По ходу топонимического расследования мы получаем массу разнообразной информации. О должности «чашник»: «первоначально связанная с отправлением реальных хозяйственных функций, должность чашника со временем стала ступенькой формирующейся иерархии…» (сравните: «стольник» или «конюший»). Об экологии – мы в очередной раз убеждаемся, что «традиционное общество» своими примитивными средствами истребляло природную среду, в данном случае леса, так же эффективно, как потомки машинами. О самом раннем казачестве, которое появляется «в летописях только в первой половине ХV века, причем обязательно с характерными прилагательными «ординские», «азовские», указывающими на служебную принадлежность. Первое упоминание о казаках, служивших русским князьям, относится к середине ХV века, и это были «рязанские казаки». К месту боя с царевичем Мустафой они прибыли на лыжах. Здесь же иллюстрация: как выглядели древние лыжники и их инвентарь. Лыжи очень короткие, вместо палок – копье. Рекорда зимней Олимпиады не поставишь, но к месту назначения по зимнему бездорожью можно поспеть.
Как полагает автор, «изначально Епифань была казацким по составу поселением, состоявшим из слобод и не имевшим острога». Крепостное строительство связано с именем князя Ивана Федоровича Мстиславского, политического деятеля эпохи Ивана Грозного. Епифань стоит в ряду крепостей, призванных защитить Россию с юга от набегов кочевников, прежде всего, от Крымского ханства и его вассалов, для которых регулярный погром, грабеж и угон в рабство соседей-земледельцев был главным источником доходов и образом жизни. Понятно, что в таких условиях объединение русских княжеств вокруг сильного центра, способного организовать систему общей обороны, становилось жизненно необходимо. А у Епифани автор книги отмечает ряд уникальных особенностей. Он пишет: «епифанский острог более всего напоминает не обычную пограничную крепость, а личную княжескую резиденцию, своего рода замок феодального суверена». В книге приведена реконструкция Проездной башни Епифанского острога. Действительно, гордое сооружение очень напоминает западноевропейский феодализм, только выполнено не из камня, а из дубовых бревен.

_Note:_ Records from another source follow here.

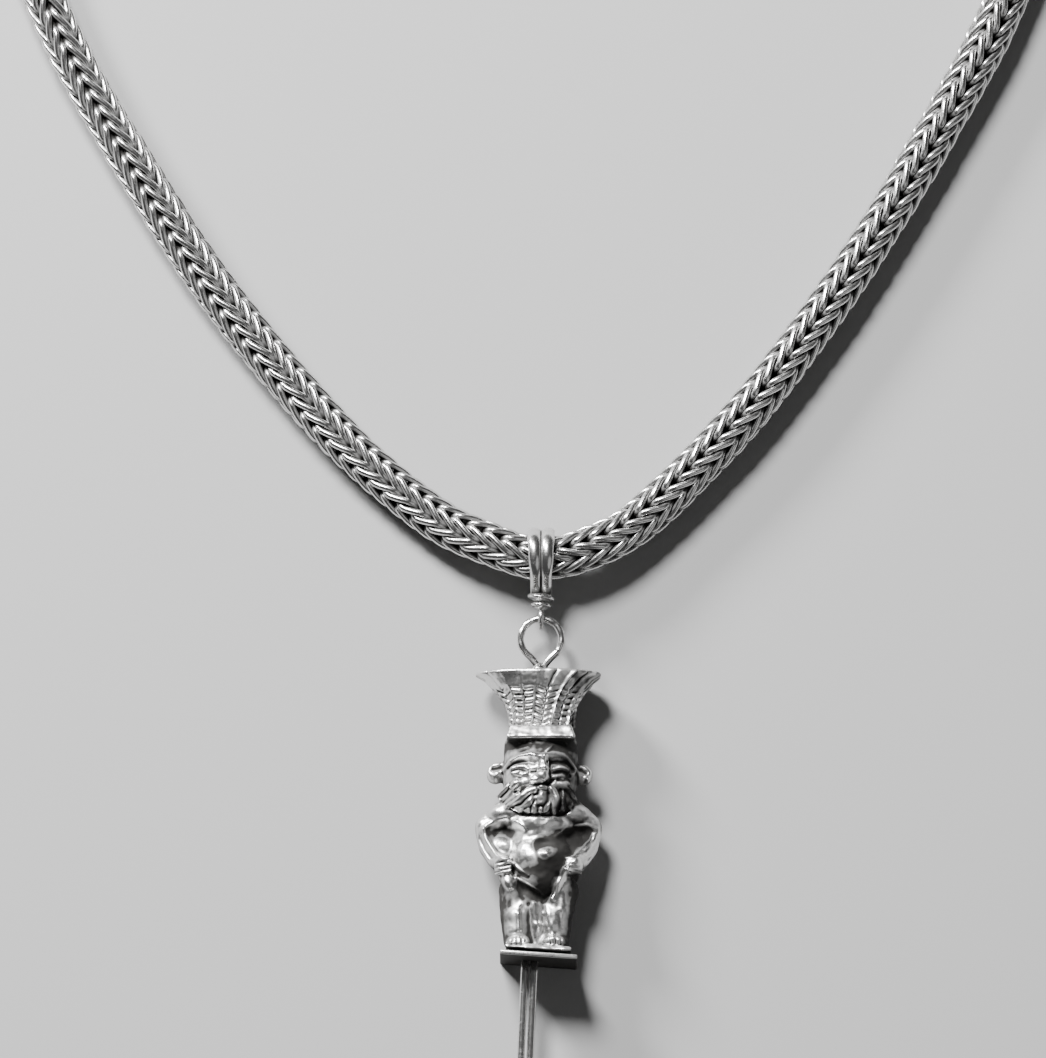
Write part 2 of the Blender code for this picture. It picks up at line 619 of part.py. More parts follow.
def terminal_cap(name, face, direction, material):
    """A turned cap: a closed end with a shoulder, a bead, and a bore that takes the chain's end."""
    bead = CAP_WALL * 0.55
    profile = (
        (0.0, 0.0), (CAP_SHOULDER_RADIUS, 0.0), (CAP_RADIUS * 0.92, CAP_END * 0.85),
        (CAP_RADIUS, CAP_END * 1.4), (CAP_RADIUS, CAP_LENGTH * 0.82),
        (CAP_RADIUS - bead, CAP_LENGTH * 0.85), (CAP_RADIUS, CAP_LENGTH * 0.90),
        (CAP_RADIUS, CAP_LENGTH), (CAP_BORE, CAP_LENGTH), (CAP_BORE, CAP_END), (0.0, CAP_END),
    )
    mesh = bpy.data.meshes.new(name)
    mesh.from_pydata([(radius, 0, -along) for radius, along in profile],
                     [(i, i + 1) for i in range(len(profile) - 1)], [])
    cap = add_part(name, mesh, material)
    screw = cap.modifiers.new("turn", "SCREW")
    screw.steps = 14
    screw.render_steps = 14
    screw.use_merge_vertices = True
    screw.merge_threshold = 1e-5
    cap.location = (face, NECKLACE_LENGTH, CAP_RADIUS)
    cap.rotation_euler = (0, direction * math.pi / 2, 0)
    return smooth(cap)


def clasp_hook(material):
    """A hook whose bend goes down through the eye and back under its rim."""
    bend = HOOK_BEND
    tail = bend * 1.25
    points = [Vector((-HOOK_REACH + CLEARANCE, 0, 0)), Vector((-HOOK_REACH * 0.82, 0, bend * 0.12)),
              Vector((-HOOK_REACH * 0.6, 0, bend * 0.75)), Vector((-HOOK_REACH * 0.42, 0, bend))]
    for i in range(9):
        angle = math.pi / 2 - math.pi * i / 8
        points.append(Vector((bend * math.cos(angle), 0, bend * math.sin(angle))))
    points.append(Vector((-tail, 0, -bend * 0.9)))
    hook = add_part("clasp_hook", wire("clasp_hook", points, CLASP_WIRE, sides_level=1), material)
    hook.location = (0, NECKLACE_LENGTH, CAP_RADIUS)
    return hook


def clasp_eye(material):
    """A ring on a short stem, lying flat."""
    centre = CLASP_EYE_RADIUS
    ring = [Vector((centre + CLASP_EYE_RADIUS * math.cos(a), CLASP_EYE_RADIUS * math.sin(a), 0))
            for a in (math.tau * i / 18 for i in range(18))]
    curve = wire("clasp_eye", ring, CLASP_WIRE, closed=True, sides_level=1)
    eye = solid_from_curve("clasp_eye", curve, material)
    outer = 2 * CLASP_EYE_RADIUS
    stem = [Vector((outer, 0, 0)), Vector((CAP_FACE_RIGHT - CLEARANCE, 0, 0))]
    rod = wire("clasp_eye_stem", stem, CLASP_WIRE * 0.94, sides_level=1)
    post = solid_from_curve("clasp_eye_stem", rod, material, CUTTERS)
    boolean(eye, post, "UNION")
    for piece in (eye, post):
        piece.location = (0, NECKLACE_LENGTH, CAP_RADIUS)
    return smooth(eye)


def main():
    start_scene()
    frame = bpy.data.objects.new("necklace_frame", None)
    bpy.data.collections[PARTS].objects.link(frame)
    way = ChainWay()
    bright = silver("worked_silver", (0.66, 0.65, 0.62), 0.26)
    cast = silver("cast_silver", (0.64, 0.63, 0.60), 0.34)
    dull = silver("tarnished_silver", (0.50, 0.49, 0.46), 0.40)
    chain(way, bright)
    bail(bright)
    crown_ring(bright)
    amulet_figure(cast)
    base_plate(cast)
    lower_wire_loop(bright)
    terminal_cap("terminal_cap_left", CAP_FACE_LEFT, 1, dull)
    terminal_cap("terminal_cap_right", CAP_FACE_RIGHT, -1, dull)
    clasp_hook(dull)
    clasp_eye(dull)
    lowest = PLATE_BOTTOM - CLEARANCE - LOWER_WIRE_LENGTH
    frame.location = (-(way.left_edge + way.right_edge) / 2, -(way.top + CAP_RADIUS + lowest) / 2, 0)


main()
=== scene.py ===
"""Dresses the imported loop-in-loop necklace: wire links, cast amulet, bail, rings, caps and clasp.

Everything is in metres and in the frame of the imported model: +Y from the pendant to the clasp, +Z up.
"""
import math

import bmesh
import bpy
import numpy as np
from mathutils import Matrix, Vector, noise


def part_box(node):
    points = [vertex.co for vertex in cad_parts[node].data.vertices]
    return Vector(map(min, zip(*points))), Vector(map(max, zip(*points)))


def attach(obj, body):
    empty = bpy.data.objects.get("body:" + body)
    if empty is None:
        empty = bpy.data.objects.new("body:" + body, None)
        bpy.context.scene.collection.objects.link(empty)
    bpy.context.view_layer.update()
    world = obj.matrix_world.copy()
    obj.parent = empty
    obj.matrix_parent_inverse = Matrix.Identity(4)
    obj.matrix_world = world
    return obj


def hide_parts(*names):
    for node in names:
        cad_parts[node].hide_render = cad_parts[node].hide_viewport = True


bl_info = {
    "name": "Loop-in-loop Necklace",
    "version": (1, 0, 0),
    "blender": (4, 5, 0),
    "location": "View3D > Sidebar > Necklace",
    "description": "Builds the links, amulet, bail and clasp of a loop-in-loop chain necklace",
    "category": "Add Mesh",
}

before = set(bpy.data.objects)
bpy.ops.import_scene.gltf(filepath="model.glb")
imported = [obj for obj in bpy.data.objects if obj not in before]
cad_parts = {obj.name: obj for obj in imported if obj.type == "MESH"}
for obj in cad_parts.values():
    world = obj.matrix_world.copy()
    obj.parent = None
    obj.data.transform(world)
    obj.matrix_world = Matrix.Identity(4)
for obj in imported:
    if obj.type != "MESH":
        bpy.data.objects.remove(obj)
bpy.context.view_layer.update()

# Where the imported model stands: the bail's top and the ring's middle give the chain's own origin.
CLEARANCE = 0.0003
# How far a wire's end is let into the piece that it is soldered to.
LET_IN = 0.0004
BAIL_THICKNESS = 0.0006
BAIL_WIDTH = 0.0027
BAIL_REACH = 0.0031
RING_LOW, RING_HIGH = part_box("crown_ring")
ORIGIN = Vector(((RING_LOW.x + RING_HIGH.x) / 2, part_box("bail")[1].y - BAIL_REACH, 0))

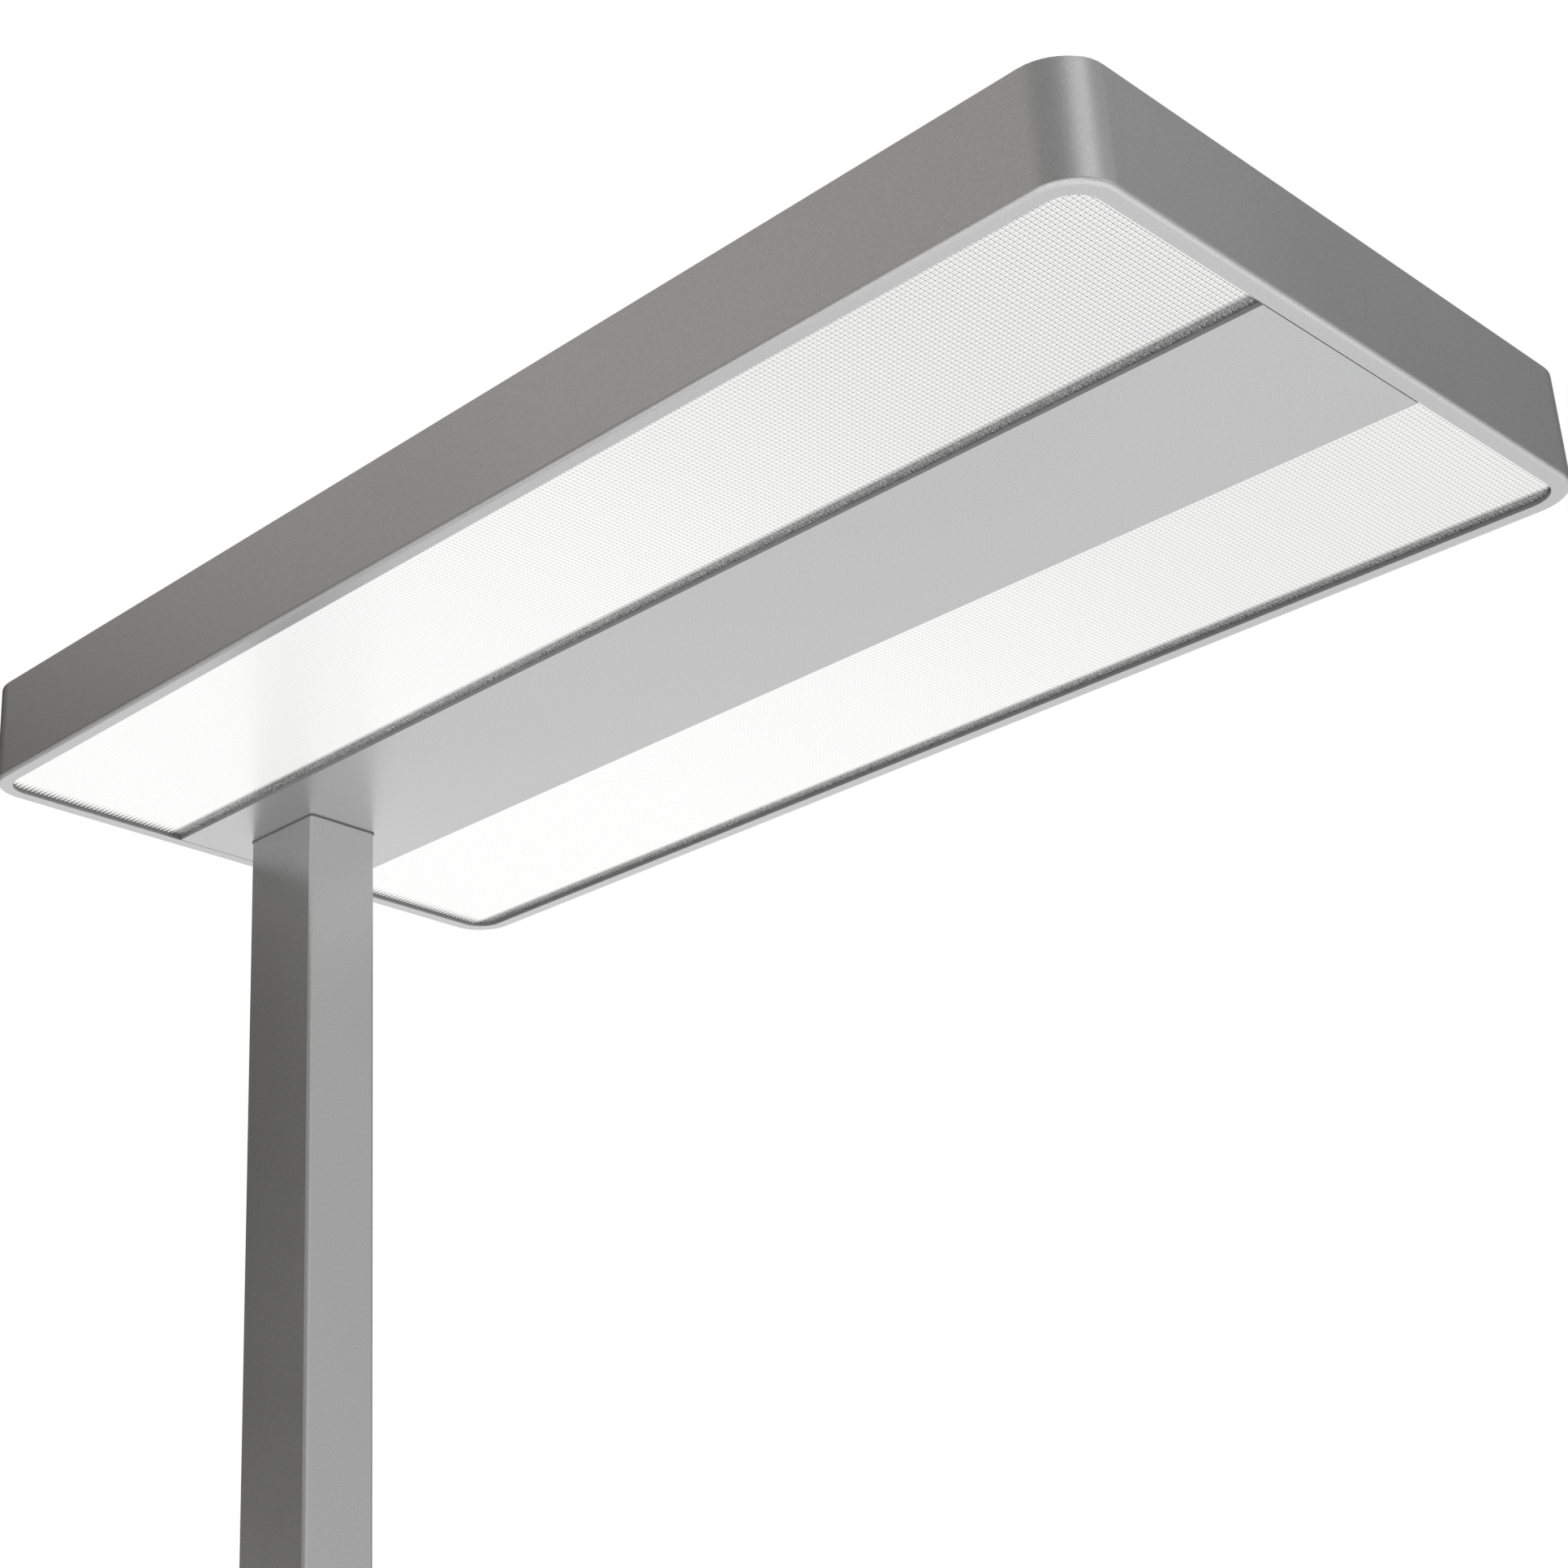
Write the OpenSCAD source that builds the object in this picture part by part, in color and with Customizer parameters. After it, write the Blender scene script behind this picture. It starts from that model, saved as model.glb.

Самая авантюрная, достойная Дюма и Дрюона глава приходится на Смутное время и связана с именами епифанского сотника Истомы Пашкова, воеводы из холопов Ивана Болотникова; боярина из казаков Ивана Заруцкого и их государыни - царицы Марины Юрьевны. Кстати, в книге она почему-то именуется «царицей» в кавычках. Второй раз отмечаю в современной научной литературе такое злоупотребление кавычками. Будем считать его опечаткой, потому что Марина Мнишек, при всем критическом отношении к ее политической деятельности, была самая настоящая царица.
А вот чего мне в книге не хватает, так это, наверное, того, что в советской историографии было представлено даже сверх меры, но сейчас просто потерялось: социальная подоплека политической истории. Почему именно «украинные города» - наследники «богатырских застав» былинных времен, пограничная стража, защитники страны – сделались опорой повстанческих движений вплоть до самого конца Смуты? «Собрахуся боярские люди и крестьяне, с ними же украинские посадские люди и стрельцы и козаки; и начаша по градам воеводы имати и сажати по темницам, бояр же своих домы разоряху». Почему официальные грамоты об убийстве Лжедмитрия и вступлении на престол Василия Шуйского в Епифани жгли, а послов от Собора, избравшего на царство Михаила Романова, «переграбив», посадили «за крепкие приставы»? И отпустили обратно в Москву живыми, наверное, только потому, что это были свои же «товарищи» казаки. Впрочем, автор в предисловии предупредил, что книга «не претендует на всеохватность», так что, правильнее будет оценивать то, что в ней есть, а не придираться к тому, чего нет.